This might not be a traditional stir fry but it’s delish! It’s my version of broccoli mushroom stir fry with tons and tons of green veggies and nuts. I was going to say it is vegetarian but I just realized it’s vegan. Even better.
I used all ingredients I usually have on hand – walnuts (I buy pieces because they are cheaper), frozen peas and broccoli. I don’t usually have portobello mushrooms on hand but this time I did. They are meaty and add a lot of flavour.
Adapted From : https://ifoodreal.com/broccoli-mushroom-stir-fry/
- 1/2 cup carrot, shredded
- 2 cups mushrooms, sliced
- 2 cups broccoli, cut into small florets
- 1/4 cup red onion, chopped small
- 2 tablespoons rice wine vinegar
- 1/4 cup cashews, optional water chestnuts
- 1 tablespoon sesame seeds
- 1/4 teaspoon crushed red pepper (optional)
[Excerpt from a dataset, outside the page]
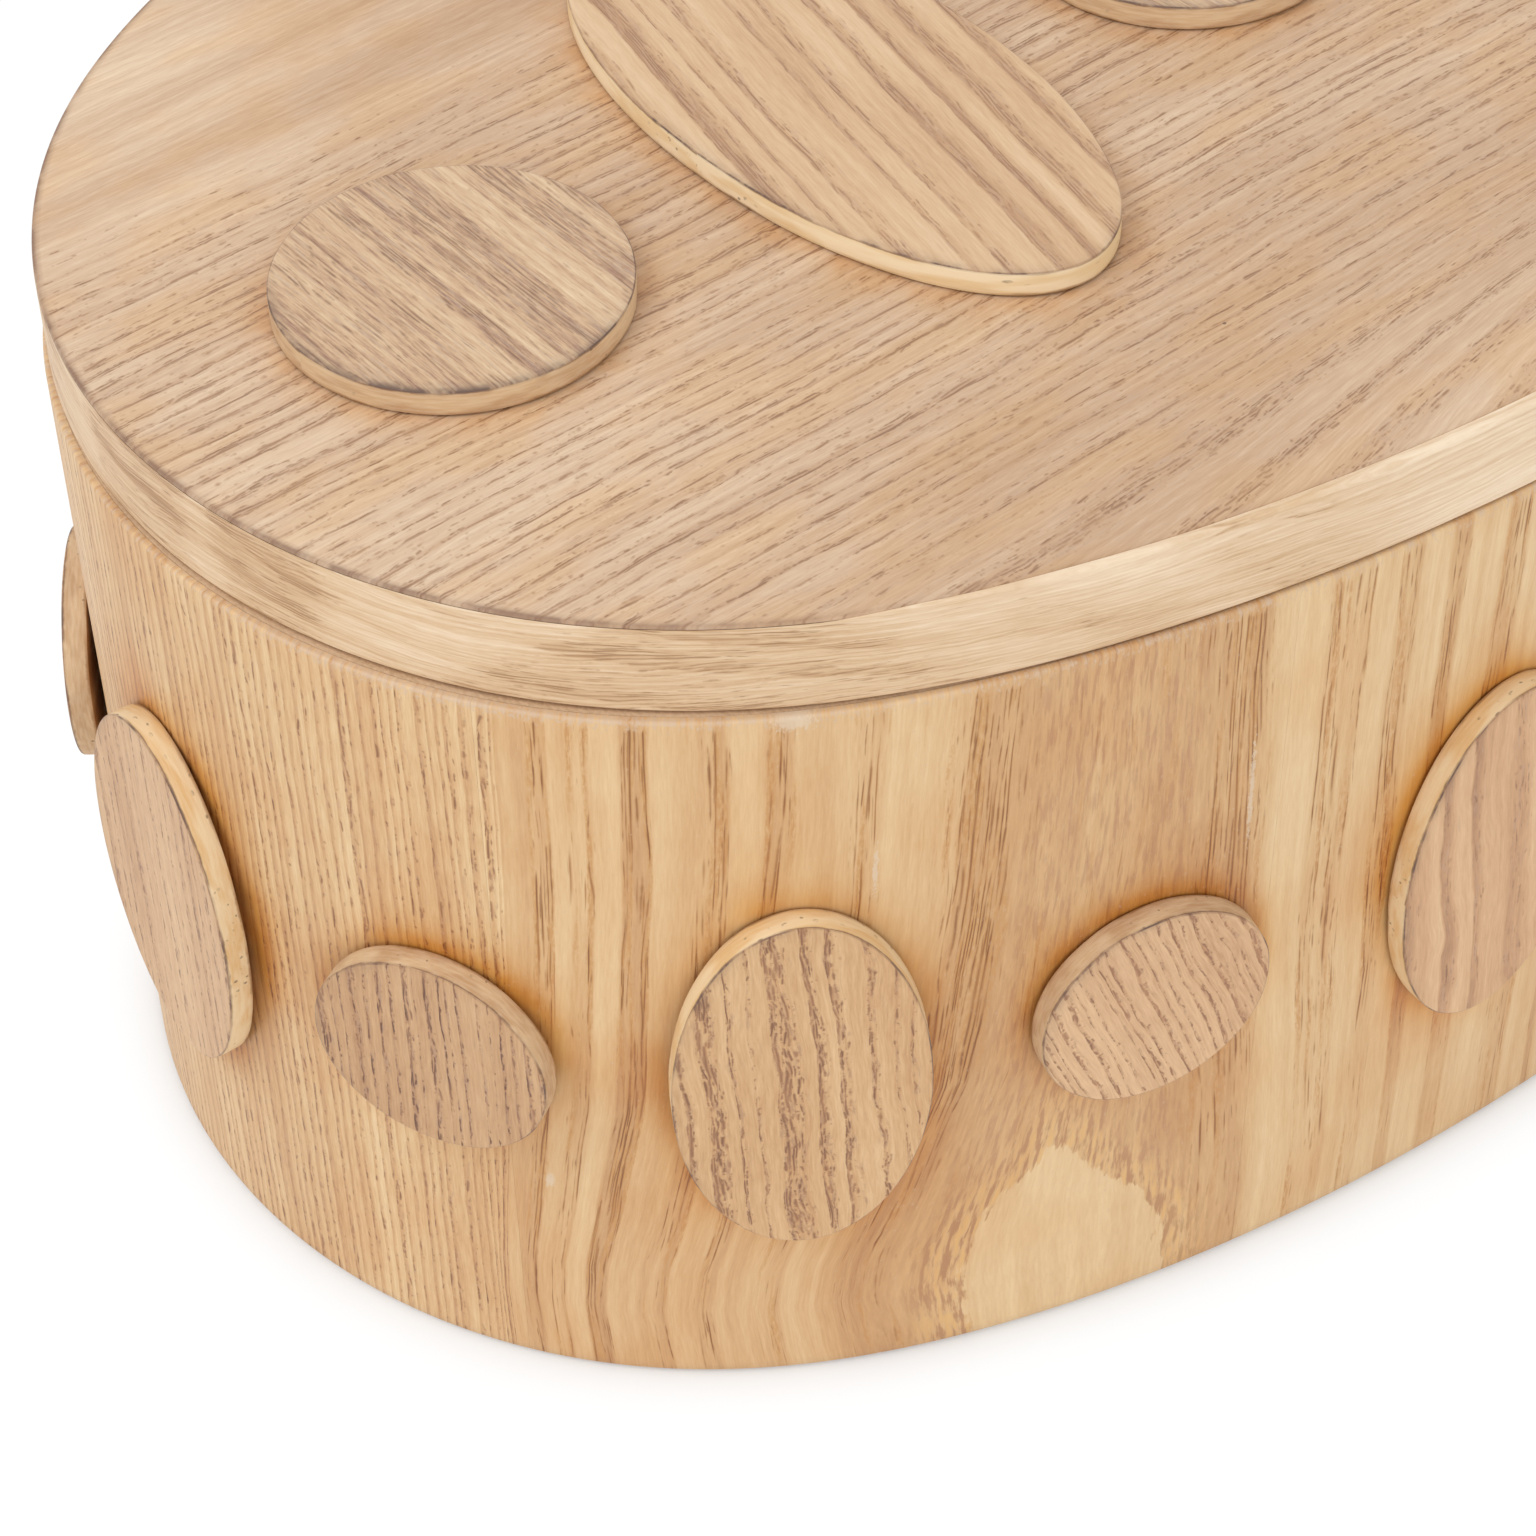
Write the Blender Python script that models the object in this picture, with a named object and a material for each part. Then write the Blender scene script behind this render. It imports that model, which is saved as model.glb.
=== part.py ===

- 2 teaspoons fresh ginger, grated
- 1/4 cup vegetable broth, optional water
- 2 tablespoons low-sodium soy sauce
- 1 tablespoon coconut sugar, optional
- Number One, In a large skillet on high heat, add the broccoli, onion, garlic, mushrooms, red pepper, ginger, and water. Cook, stirring often until broccoli is soft and onions are translucent. Add broth and more as needed to prevent the vegetables from sticking.
- Number Two, Stir in the carrot, cashews, vinegar, soy sauce, and coconut sugar. Stir well and simmer for about 2 minutes. Sprinkle with sesame seeds. Serve alone or on top of quinoa or brown rice.